Having already written a thousand words
on the new B8 RS4
, and now bunged a 20-minute video up, I'm struggling for new things to say about the car.
Previous B7 RS4 was the consumate all-rounder
What I can do now is look back on the past week and assess the reaction to the car.
There's one very important question that every road-tester type should ask themselves right at the very moment they are tackling the minutiae of any car's ultimate Queef-performance: would I like to spend 12 months in this thing?
It's a great leveller that one. Forget the degrees of oversteer, ignore the odd second over the quarter-mile and instead think of a cold, damp November morning, dropping the kids to school and driving two hours to the airport.

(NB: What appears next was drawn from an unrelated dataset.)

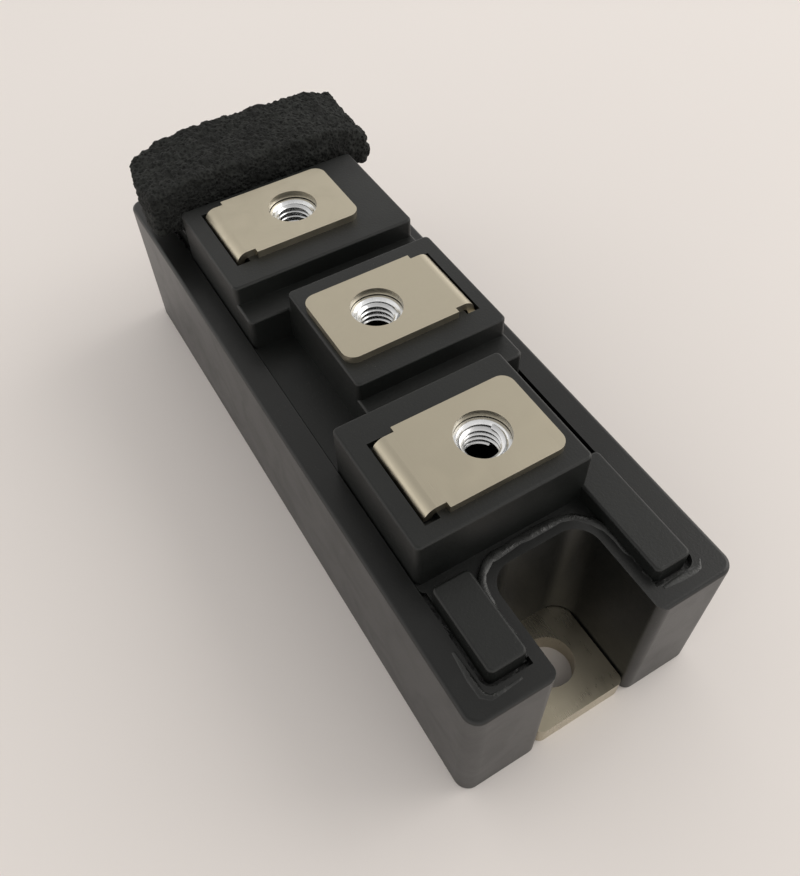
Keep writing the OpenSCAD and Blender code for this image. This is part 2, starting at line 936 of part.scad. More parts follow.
module emitter_tab(side) signal_tab(outer_tab_x, low_arm_z, outer_lead_x, side);

module gate_tab(side) signal_tab(inner_tab_x, high_arm_z, inner_lead_x, side);

module emitter_lead(side) signal_lead(outer_lead_x, low_arm_z, side * lead_end_x, aux_y, side);

module gate_lead(side) signal_lead(inner_lead_x, high_arm_z, side * lead_end_x, gate_y, side);

// Gel poured over the substrates, shaped by everything that stands in it
module gel() {
    color(clear_gel)
        difference() {
            union() {
                layer(case_floor_z, gel_z)
                    seat_area(ledge_w);
                layer(plate_t, case_floor_z)
                    intersection() {
                        seat_area(ledge_w);
                        plate_area(0);
                    }
            }
            for (far = [false, true]) {
                plate_solder(far);
                copper_back(far);
                ceramic(far);
                copper_front(far);
                chip_solder(far);
                igbt_chip(far);
                diode_chip(far);
                bond_wires(far);
            }
            plain_terminal(-terminal_pitch);
            forked_terminal();
            plain_terminal(terminal_pitch);
            for (side = [-1, 1]) {
                emitter_tab(side);
                gate_tab(side);
                emitter_lead(side);
                gate_lead(side);
            }
        }
}

case();
lid();
base_plate();
foam_block();
lid_seal();
base_seal();
gel();
plain_terminal(-terminal_pitch);  // terminal_far
forked_terminal();  // terminal_middle
plain_terminal(terminal_pitch);  // terminal_near
nut(-terminal_pitch);  // nut_far
nut(0);  // nut_middle
nut(terminal_pitch);  // nut_near
emitter_tab(-1);  // emitter_tab_left
gate_tab(-1);  // gate_tab_left
emitter_tab(1);  // emitter_tab_right
gate_tab(1);  // gate_tab_right
emitter_lead(-1);  // emitter_lead_left
gate_lead(-1);  // gate_lead_left
emitter_lead(1);  // emitter_lead_right
gate_lead(1);  // gate_lead_right
plate_solder(true);  // plate_solder_far
plate_solder(false);  // plate_solder_near
copper_back(true);  // copper_back_far
copper_back(false);  // copper_back_near
ceramic(true);  // ceramic_far
ceramic(false);  // ceramic_near
copper_front(true);  // copper_front_far
copper_front(false);  // copper_front_near
chip_solder(true);  // chip_solder_far
chip_solder(false);  // chip_solder_near
igbt_chip(true);  // igbt_chip_far
igbt_chip(false);  // igbt_chip_near
diode_chip(true);  // diode_chip_far
diode_chip(false);  // diode_chip_near
bond_wires(true);  // bond_wires_far
bond_wires(false);  // bond_wires_near
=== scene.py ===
"""Dresses the power module: finishes for every solid, threaded nuts, sealing beads, foam and stage."""

import math

import bpy
from bpy.props import FloatProperty, FloatVectorProperty, IntProperty, PointerProperty
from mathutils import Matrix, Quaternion, Vector, noise


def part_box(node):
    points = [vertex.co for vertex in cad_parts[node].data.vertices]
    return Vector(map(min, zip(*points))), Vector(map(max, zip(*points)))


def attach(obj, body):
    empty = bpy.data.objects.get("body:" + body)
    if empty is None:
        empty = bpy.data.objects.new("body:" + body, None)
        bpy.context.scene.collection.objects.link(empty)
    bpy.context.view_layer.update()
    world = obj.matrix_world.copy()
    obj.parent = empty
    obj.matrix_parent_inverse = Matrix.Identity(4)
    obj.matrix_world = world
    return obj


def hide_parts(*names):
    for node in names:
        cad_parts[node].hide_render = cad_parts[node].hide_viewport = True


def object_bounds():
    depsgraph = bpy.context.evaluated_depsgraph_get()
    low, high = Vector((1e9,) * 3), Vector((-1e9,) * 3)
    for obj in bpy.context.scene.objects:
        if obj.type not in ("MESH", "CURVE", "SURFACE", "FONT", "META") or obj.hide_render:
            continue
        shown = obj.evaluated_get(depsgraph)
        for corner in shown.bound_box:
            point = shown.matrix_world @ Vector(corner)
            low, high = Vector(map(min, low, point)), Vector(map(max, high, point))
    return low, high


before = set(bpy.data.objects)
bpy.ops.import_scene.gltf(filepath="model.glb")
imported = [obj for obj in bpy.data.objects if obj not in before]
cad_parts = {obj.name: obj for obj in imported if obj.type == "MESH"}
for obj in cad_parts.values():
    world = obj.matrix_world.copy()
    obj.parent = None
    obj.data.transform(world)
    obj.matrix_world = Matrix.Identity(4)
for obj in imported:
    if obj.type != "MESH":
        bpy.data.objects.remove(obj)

bl_info = {
    "name": "Power module dressing",
    "version": (1, 0, 0),
    "blender": (4, 5, 0),
    "location": "View3D > Sidebar > Module",
    "description": "Finishes a moulded power module and sets it on a pale floor",
    "category": "Object",
}

MM = 0.001
BODY = "root"
CAD_LOW, CAD_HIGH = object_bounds()
RIM_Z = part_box("case")[1].z
FOAM_LOW, FOAM_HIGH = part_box("foam_block")
NUT_NODES = ("nut_far", "nut_middle", "nut_near")
TERMINAL_NODES = ("terminal_far", "terminal_middle", "terminal_near")
TAB_NODES = ("emitter_tab_left", "gate_tab_left", "emitter_tab_right", "gate_tab_right")
LEAD_NODES = ("emitter_lead_left", "gate_lead_left", "emitter_lead_right", "gate_lead_right")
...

That's where the RS4, in fact all RS4s, tend to shine. What they lose in subjective frills they compensate with a kind of super-heated dependability.
Twin-turbo B5 version gets the Harris nod
I still feel that way about the new RS4 - it would be a pleasure to live with but the issues I raised last week still detract from the package. It's bloody useful having a rival car present on a first drive event. It's an invaluable control facility; a point of context. That's why we had a C63 AMG along for the test.
Anyways, you get all three RS4s in this video. B5, B7 and B8 - plus a little C63 for good measure.
Both the old cars came from Audi's historic fleet and even though the B7 was so nice it made me genuinely wonder if the new car was worth more than twice the money, it was the gnarly old B5 that won the day for me. Just about everything it does dynamically, it does badly but you can sort that, make it go like stink and it just looks fantastic.